The commutative notion of an (associative or not) algebra $A$ over a commutative ring $R$ has two natural generalization to the noncommutative setup, but the one you list with defined left $R$-linearity in both arguments is neither of them; in particular your multiplication does not necessarily induce a map from the tensor product, unless the image of $R$ is in the center. Most useful is the notion of an $R$-ring $A$ (or a ring $A$ over $R$), which is just a monoid in the monoidal category of $R$-bimodules: in other words the multiplication is a map $A\otimes A\to A$ which is left linear in first and right linear in the second factor. If we drop the associativity for the multiplication all works the same way, but I do not know if there is a common name (maybe descriptive like magma internal to the monoidal category of $R$-bimodules; or one may try a rare term nonassociative $R$-ring).

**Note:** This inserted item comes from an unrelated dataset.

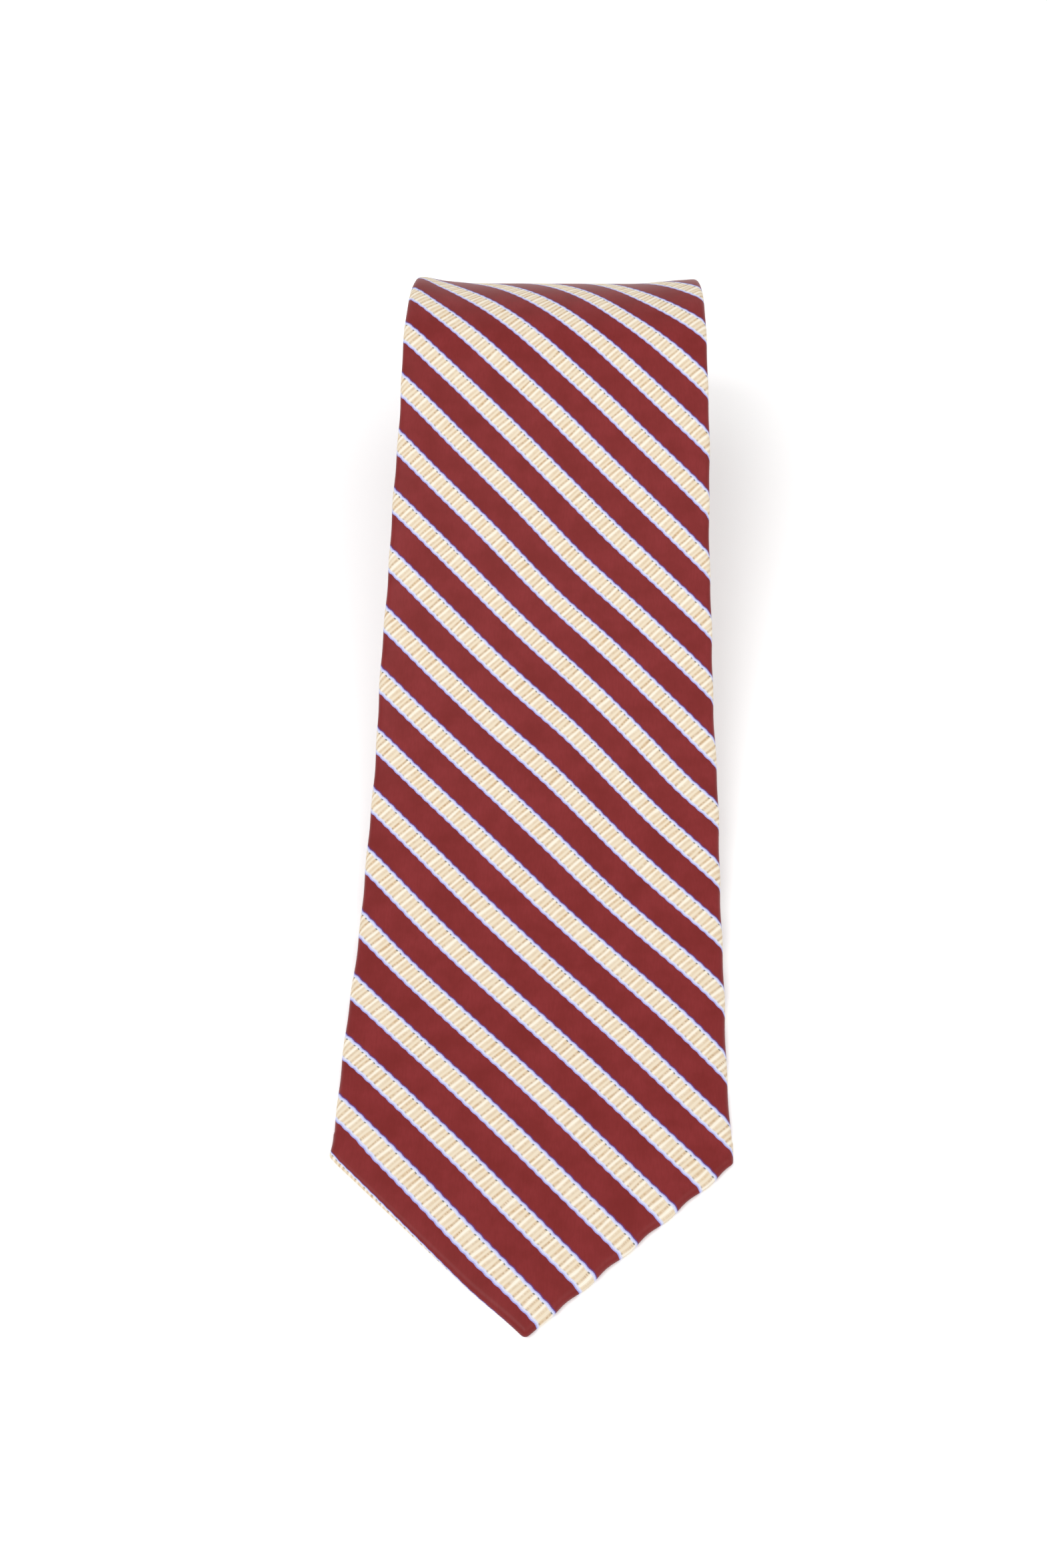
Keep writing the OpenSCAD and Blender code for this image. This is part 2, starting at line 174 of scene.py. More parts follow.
def ease(value, low, high):
    """0 at low and below, 1 at high and above, and smooth between them."""
    part = np.clip((value - low) / (high - low), 0, 1)
    return part * part * (3 - 2 * part)


# The stripes: their repeat along x and along s, where the count starts, and how much
# of a repeat is cream.
STRIPE_X = 17.6
STRIPE_S = 17.83
STRIPE_START = 16.747
CREAM_SHARE = 0.446

# How the made-up cloth settles.
HEM_SCALLOP = 0.32
SIDE_SCALLOP = 0.1
HEM_FULLNESS = 0.75
TURN_WANDER = 0.9
CROWN = 0.14
EDGE_THIN = 0.7
EDGE_REACH = 7
CREST_TURN = 0.6
CREST_REACH = 0.75
CREST_DIP = -1.5
CREST_LEFT = 0.9
CREST_RIGHT = 0.5

# Where the cloth's bias lets the stripes run off true: centre and reach along x and s,
# and how far the stripes shift towards the roll.
DRIFTS = (
    (-48, 42, 92, 34, -1.75),
    (-44, 26, 165, 30, -0.8),
    (40, 24, 92, 22, 0.9),
    (7, 15, 160, 26, 0.95),
    (40, 12, 150, 13, -0.9),
    (6, 16, 212, 17, -0.95),
    (-12, 40, 262, 17, 0.5),
    (34, 22, 303, 18, -2.0),
    (8, 50, 22, 30, -0.4),
)


def drifted(x, s):
    """Cloth places after the bias drift; the stripes are woven on these."""
    shift = 0.0
    for at_x, reach_x, at_s, reach_s, amount in DRIFTS:
        far = ((x - at_x) / reach_x) ** 2 + ((s - at_s) / reach_s) ** 2
        shift = shift + amount * np.exp(-far)
    even = math.hypot(1 / STRIPE_X, 1 / STRIPE_S)
    return x - shift / STRIPE_X / even, s - shift / STRIPE_S / even


def cream_wave(x, s):
    """1 in the middle of a cream stripe and -1 in the middle of a burgundy one."""
    x, s = drifted(x, s)
    return np.cos(TAU * (STRIPE_START - x / STRIPE_X - s / STRIPE_S - CREAM_SHARE / 2))


def from_edge(x, s):
    """Distance in from the nearest side or hem of the tie's outline."""
    side = half_width(s) - np.abs(x)
    hem = s * math.sin(POINT_ANGLE) - np.abs(x) * math.cos(POINT_ANGLE)
    return np.maximum(np.minimum(side, hem), 0)


def settle(x, s, t):
    """The small unevenness of hand-made cloth, added to places on the tie."""
    share = np.clip(np.abs(x) / half_width(s), 0, 1.1)
    side = np.where(x > 0, 1.0, -1.0)
    free = 1 - 0.6 * ease(s, 240, 320)
    depth = from_edge(x, s)
    # The sides wander a little, and the raised cream stripes push the folded edge out.
    edge = 0.26 * np.sin(s / 21 + 1.3 * side) + 0.13 * np.sin(s / 8.3 + 2.2 * side + 0.7)
    edge = edge * share**4 * free * ease(s, 20, 50)
    bulge = cream_wave(x, s) * (1 - ease(depth, 0.5, 5))
    on_side = ease(s, POINT_LEN - 2, POINT_LEN + 4)
    edge = edge + SIDE_SCALLOP * bulge * on_side * free
    hem = (1 - on_side) * (HEM_SCALLOP * bulge * ease(x, 3, 9)
                           + HEM_FULLNESS * ease(-x, 2, 14) * (1 - ease(depth, 0, 12)))
    x_new = x + side * (edge + hem * math.cos(POINT_ANGLE))
    s_new = s - hem * math.sin(POINT_ANGLE)
    # Inner turns of the roll don't line up quite evenly.
    x_new = x_new + TURN_WANDER * np.sin((s - SLOPE_PIECE_END) / 150) * ease(s, 360, 600)
    lump = (0.11 * np.sin(s / 24 + x / 33 + 0.6) + 0.07 * np.sin(s / 12.1 - x / 18 + 2.1)
            + 0.04 * np.sin(s / 6.3 + x / 10 + 4.0) + 0.03 * cream_wave(x, s))
    crown = CROWN * (1 - np.minimum(share, 1)**2)
    lift = np.clip(t / TIE_T + 0.5, 0, 1)
    inward = np.clip(depth / EDGE_REACH, 0, 1)
    thin = EDGE_THIN + (1 - EDGE_THIN) * np.sqrt(inward * (2 - inward))
    t_new = (t + HALF_T) * thin - HALF_T + (lump * free + crown) * lift
    return x_new, s_new, t_new + crest_lift(x, s)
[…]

In the commutative case, the mutliplication is both left and right linear in each factor, what is here possible only if $R$ maps into the center of $A$. But that is effectively just the algebra over the center $Z(R)$, so we do not need a new concept(Edit: I erased here one additional nonsense sentence clearly written when tired ;) ). Thus the two useful concepts in the noncommutative case are $R$-rings (possibly nonassociative!) and, well, the subclass with that property: $Z(R)$-algebras. R$ maps into $Z(A)$, deserving the full name of "algebra". There is also a notion of $R$-coring, which is a comonoid in the monoidal category of $R$-bimodules, generalizing the notion of an $R$-coalgebra to a noncommutative ground ring.
Edit: I suggest also this link.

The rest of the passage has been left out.